-- Start of Given information --

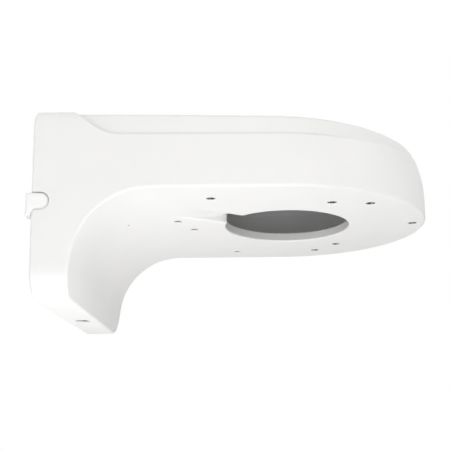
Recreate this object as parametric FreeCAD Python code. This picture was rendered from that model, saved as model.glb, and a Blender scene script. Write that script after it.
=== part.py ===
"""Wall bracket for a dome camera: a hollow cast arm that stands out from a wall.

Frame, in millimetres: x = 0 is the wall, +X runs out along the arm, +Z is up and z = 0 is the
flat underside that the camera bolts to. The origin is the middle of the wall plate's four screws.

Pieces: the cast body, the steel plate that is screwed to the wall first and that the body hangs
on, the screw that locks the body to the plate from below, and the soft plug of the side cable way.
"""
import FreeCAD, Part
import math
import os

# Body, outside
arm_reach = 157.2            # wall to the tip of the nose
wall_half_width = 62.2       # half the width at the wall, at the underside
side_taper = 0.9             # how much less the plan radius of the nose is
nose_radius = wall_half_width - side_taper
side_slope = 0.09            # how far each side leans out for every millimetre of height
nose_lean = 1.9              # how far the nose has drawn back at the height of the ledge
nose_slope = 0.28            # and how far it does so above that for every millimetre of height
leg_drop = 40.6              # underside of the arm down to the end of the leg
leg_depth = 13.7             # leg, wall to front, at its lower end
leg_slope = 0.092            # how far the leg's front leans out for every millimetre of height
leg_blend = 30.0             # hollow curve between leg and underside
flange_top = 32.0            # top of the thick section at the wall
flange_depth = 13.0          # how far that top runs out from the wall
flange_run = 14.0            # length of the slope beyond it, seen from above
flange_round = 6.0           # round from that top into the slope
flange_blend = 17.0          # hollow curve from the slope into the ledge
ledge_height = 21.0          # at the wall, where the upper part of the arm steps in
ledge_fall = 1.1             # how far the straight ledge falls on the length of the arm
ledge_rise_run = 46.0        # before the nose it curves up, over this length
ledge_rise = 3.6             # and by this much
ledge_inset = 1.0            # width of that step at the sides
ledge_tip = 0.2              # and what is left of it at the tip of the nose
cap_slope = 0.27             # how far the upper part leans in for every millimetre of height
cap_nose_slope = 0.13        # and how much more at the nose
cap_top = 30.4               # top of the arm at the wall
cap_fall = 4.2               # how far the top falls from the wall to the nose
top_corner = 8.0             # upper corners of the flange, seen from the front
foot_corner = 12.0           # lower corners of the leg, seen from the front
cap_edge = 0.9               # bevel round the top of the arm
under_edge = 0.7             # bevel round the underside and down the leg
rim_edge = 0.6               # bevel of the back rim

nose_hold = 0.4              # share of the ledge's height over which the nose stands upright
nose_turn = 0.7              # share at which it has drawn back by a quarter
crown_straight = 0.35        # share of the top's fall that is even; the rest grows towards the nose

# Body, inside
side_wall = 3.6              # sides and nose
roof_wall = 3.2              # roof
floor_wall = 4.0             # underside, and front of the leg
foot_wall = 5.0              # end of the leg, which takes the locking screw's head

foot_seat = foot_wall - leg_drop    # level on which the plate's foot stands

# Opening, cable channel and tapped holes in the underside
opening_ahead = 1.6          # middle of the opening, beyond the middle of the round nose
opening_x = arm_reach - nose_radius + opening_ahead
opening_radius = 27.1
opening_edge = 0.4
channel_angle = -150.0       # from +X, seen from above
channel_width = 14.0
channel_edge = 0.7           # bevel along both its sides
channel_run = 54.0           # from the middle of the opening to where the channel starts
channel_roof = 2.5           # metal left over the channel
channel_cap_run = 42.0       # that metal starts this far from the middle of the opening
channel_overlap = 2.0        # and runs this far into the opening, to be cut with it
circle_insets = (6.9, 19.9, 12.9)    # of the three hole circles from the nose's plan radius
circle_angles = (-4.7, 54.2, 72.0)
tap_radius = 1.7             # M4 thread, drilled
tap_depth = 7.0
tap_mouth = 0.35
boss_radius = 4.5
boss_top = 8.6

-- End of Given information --

Exercise objective:
Find all lines where the word "FreeCAD" appears. Copy them.

Solution for this problem:
Recreate this object as parametric FreeCAD Python code. This picture was rendered from that model, saved as model.glb, and a Blender scene script. Write that script after it.
import FreeCAD, Part